◆ **STATED GOAL**
Write out all of the data exactly as it appears.

........

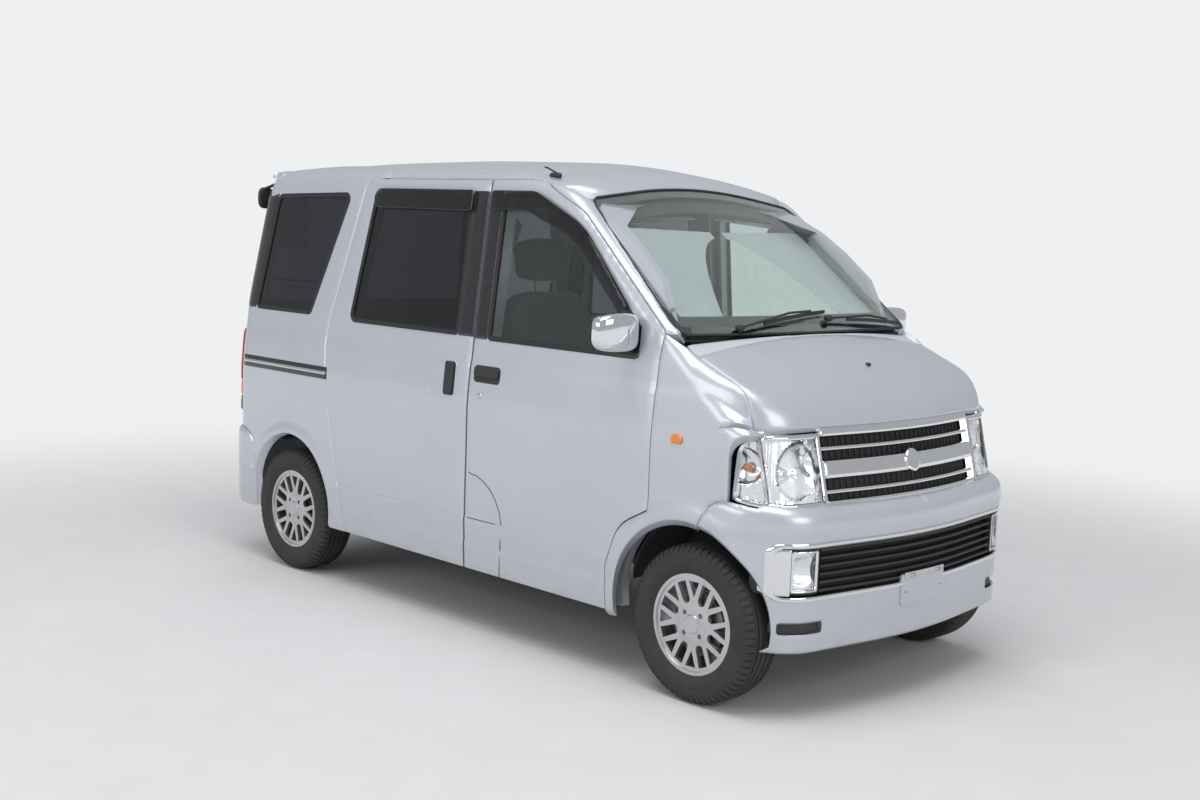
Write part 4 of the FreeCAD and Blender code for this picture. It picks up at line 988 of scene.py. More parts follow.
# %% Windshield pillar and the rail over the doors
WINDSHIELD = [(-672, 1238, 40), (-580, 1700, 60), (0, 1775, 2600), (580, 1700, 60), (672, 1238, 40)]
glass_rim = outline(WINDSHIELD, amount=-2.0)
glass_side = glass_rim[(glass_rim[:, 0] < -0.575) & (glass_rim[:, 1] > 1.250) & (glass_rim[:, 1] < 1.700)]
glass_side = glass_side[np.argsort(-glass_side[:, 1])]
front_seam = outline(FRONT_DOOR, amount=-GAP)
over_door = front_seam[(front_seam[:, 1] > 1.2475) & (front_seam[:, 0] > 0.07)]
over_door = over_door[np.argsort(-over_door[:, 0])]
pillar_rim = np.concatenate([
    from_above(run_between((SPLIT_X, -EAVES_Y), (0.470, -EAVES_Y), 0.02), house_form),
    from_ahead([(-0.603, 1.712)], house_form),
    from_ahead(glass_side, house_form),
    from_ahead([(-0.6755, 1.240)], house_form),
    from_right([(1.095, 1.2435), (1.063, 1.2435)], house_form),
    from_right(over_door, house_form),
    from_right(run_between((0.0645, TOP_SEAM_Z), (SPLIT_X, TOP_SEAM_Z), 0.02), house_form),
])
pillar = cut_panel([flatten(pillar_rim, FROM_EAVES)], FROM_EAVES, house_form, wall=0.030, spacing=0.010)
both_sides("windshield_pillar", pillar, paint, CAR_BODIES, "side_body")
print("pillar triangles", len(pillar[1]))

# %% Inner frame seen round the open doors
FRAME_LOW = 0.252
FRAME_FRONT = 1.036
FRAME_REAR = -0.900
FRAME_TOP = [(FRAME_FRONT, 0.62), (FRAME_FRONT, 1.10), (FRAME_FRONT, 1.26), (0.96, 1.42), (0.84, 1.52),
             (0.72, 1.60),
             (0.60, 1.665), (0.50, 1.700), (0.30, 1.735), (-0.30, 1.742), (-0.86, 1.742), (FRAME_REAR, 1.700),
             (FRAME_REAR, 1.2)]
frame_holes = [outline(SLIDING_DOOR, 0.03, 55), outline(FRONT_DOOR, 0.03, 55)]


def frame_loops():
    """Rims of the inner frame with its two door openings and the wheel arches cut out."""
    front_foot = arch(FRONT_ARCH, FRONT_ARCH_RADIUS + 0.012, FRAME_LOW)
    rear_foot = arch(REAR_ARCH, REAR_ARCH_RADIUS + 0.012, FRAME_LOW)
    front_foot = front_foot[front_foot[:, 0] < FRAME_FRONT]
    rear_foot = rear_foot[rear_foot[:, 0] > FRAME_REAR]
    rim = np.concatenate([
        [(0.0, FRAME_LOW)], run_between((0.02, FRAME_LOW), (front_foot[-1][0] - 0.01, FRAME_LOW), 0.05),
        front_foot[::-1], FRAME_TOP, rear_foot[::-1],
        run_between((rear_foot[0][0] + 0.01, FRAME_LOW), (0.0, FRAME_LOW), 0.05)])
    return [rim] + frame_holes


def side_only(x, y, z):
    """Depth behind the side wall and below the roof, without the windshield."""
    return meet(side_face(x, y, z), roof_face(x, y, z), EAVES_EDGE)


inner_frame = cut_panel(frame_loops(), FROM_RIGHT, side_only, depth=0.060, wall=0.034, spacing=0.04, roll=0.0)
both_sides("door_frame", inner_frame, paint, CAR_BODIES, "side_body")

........

◆ **EXERCISE OUTPUT**
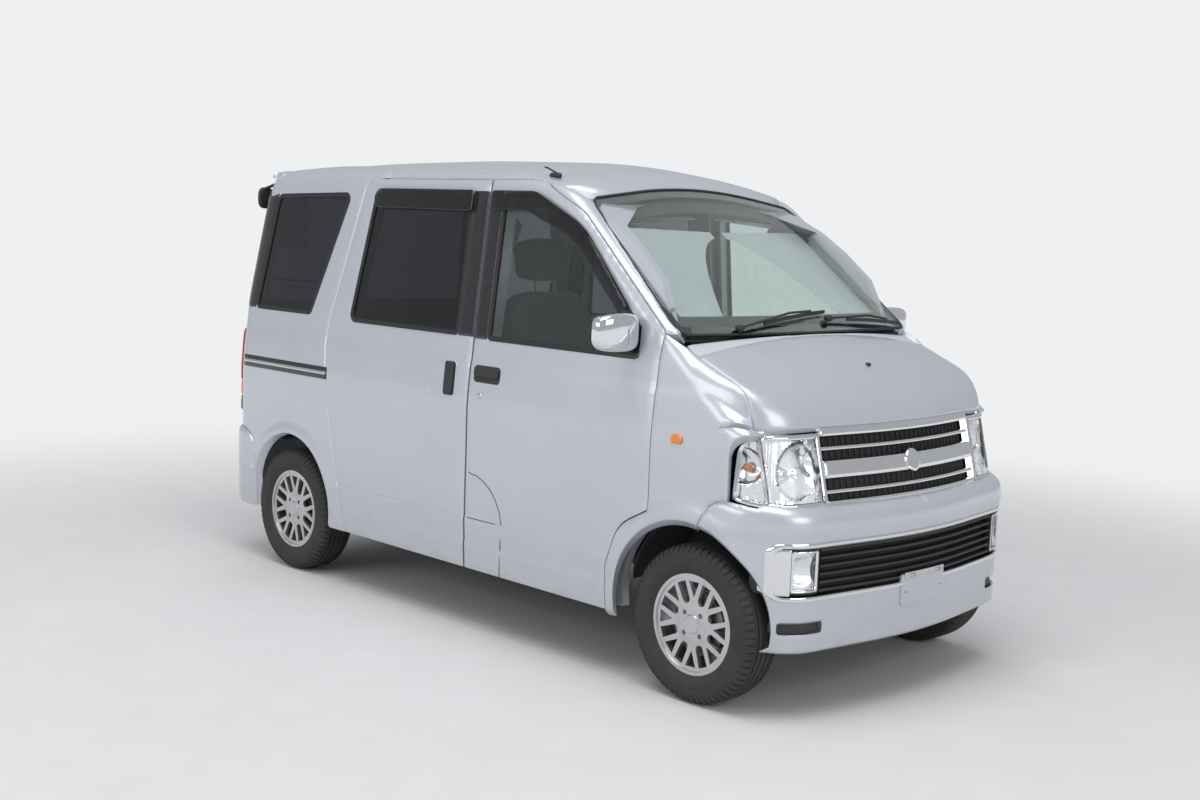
Write part 4 of the FreeCAD and Blender code for this picture. It picks up at line 988 of scene.py. More parts follow.
# %% Windshield pillar and the rail over the doors
WINDSHIELD = [(-672, 1238, 40), (-580, 1700, 60), (0, 1775, 2600), (580, 1700, 60), (672, 1238, 40)]
glass_rim = outline(WINDSHIELD, amount=-2.0)
glass_side = glass_rim[(glass_rim[:, 0] < -0.575) & (glass_rim[:, 1] > 1.250) & (glass_rim[:, 1] < 1.700)]
glass_side = glass_side[np.argsort(-glass_side[:, 1])]
front_seam = outline(FRONT_DOOR, amount=-GAP)
over_door = front_seam[(front_seam[:, 1] > 1.2475) & (front_seam[:, 0] > 0.07)]
over_door = over_door[np.argsort(-over_door[:, 0])]
pillar_rim = np.concatenate([
    from_above(run_between((SPLIT_X, -EAVES_Y), (0.470, -EAVES_Y), 0.02), house_form),
    from_ahead([(-0.603, 1.712)], house_form),
    from_ahead(glass_side, house_form),
    from_ahead([(-0.6755, 1.240)], house_form),
    from_right([(1.095, 1.2435), (1.063, 1.2435)], house_form),
    from_right(over_door, house_form),
    from_right(run_between((0.0645, TOP_SEAM_Z), (SPLIT_X, TOP_SEAM_Z), 0.02), house_form),
])
pillar = cut_panel([flatten(pillar_rim, FROM_EAVES)], FROM_EAVES, house_form, wall=0.030, spacing=0.010)
both_sides("windshield_pillar", pillar, paint, CAR_BODIES, "side_body")
print("pillar triangles", len(pillar[1]))

# %% Inner frame seen round the open doors
FRAME_LOW = 0.252
FRAME_FRONT = 1.036
FRAME_REAR = -0.900
FRAME_TOP = [(FRAME_FRONT, 0.62), (FRAME_FRONT, 1.10), (FRAME_FRONT, 1.26), (0.96, 1.42), (0.84, 1.52),
             (0.72, 1.60),
             (0.60, 1.665), (0.50, 1.700), (0.30, 1.735), (-0.30, 1.742), (-0.86, 1.742), (FRAME_REAR, 1.700),
             (FRAME_REAR, 1.2)]
frame_holes = [outline(SLIDING_DOOR, 0.03, 55), outline(FRONT_DOOR, 0.03, 55)]


def frame_loops():
    """Rims of the inner frame with its two door openings and the wheel arches cut out."""
    front_foot = arch(FRONT_ARCH, FRONT_ARCH_RADIUS + 0.012, FRAME_LOW)
    rear_foot = arch(REAR_ARCH, REAR_ARCH_RADIUS + 0.012, FRAME_LOW)
    front_foot = front_foot[front_foot[:, 0] < FRAME_FRONT]
    rear_foot = rear_foot[rear_foot[:, 0] > FRAME_REAR]
    rim = np.concatenate([
        [(0.0, FRAME_LOW)], run_between((0.02, FRAME_LOW), (front_foot[-1][0] - 0.01, FRAME_LOW), 0.05),
        front_foot[::-1], FRAME_TOP, rear_foot[::-1],
        run_between((rear_foot[0][0] + 0.01, FRAME_LOW), (0.0, FRAME_LOW), 0.05)])
    return [rim] + frame_holes


def side_only(x, y, z):
    """Depth behind the side wall and below the roof, without the windshield."""
    return meet(side_face(x, y, z), roof_face(x, y, z), EAVES_EDGE)


inner_frame = cut_panel(frame_loops(), FROM_RIGHT, side_only, depth=0.060, wall=0.034, spacing=0.04, roll=0.0)
both_sides("door_frame", inner_frame, paint, CAR_BODIES, "side_body")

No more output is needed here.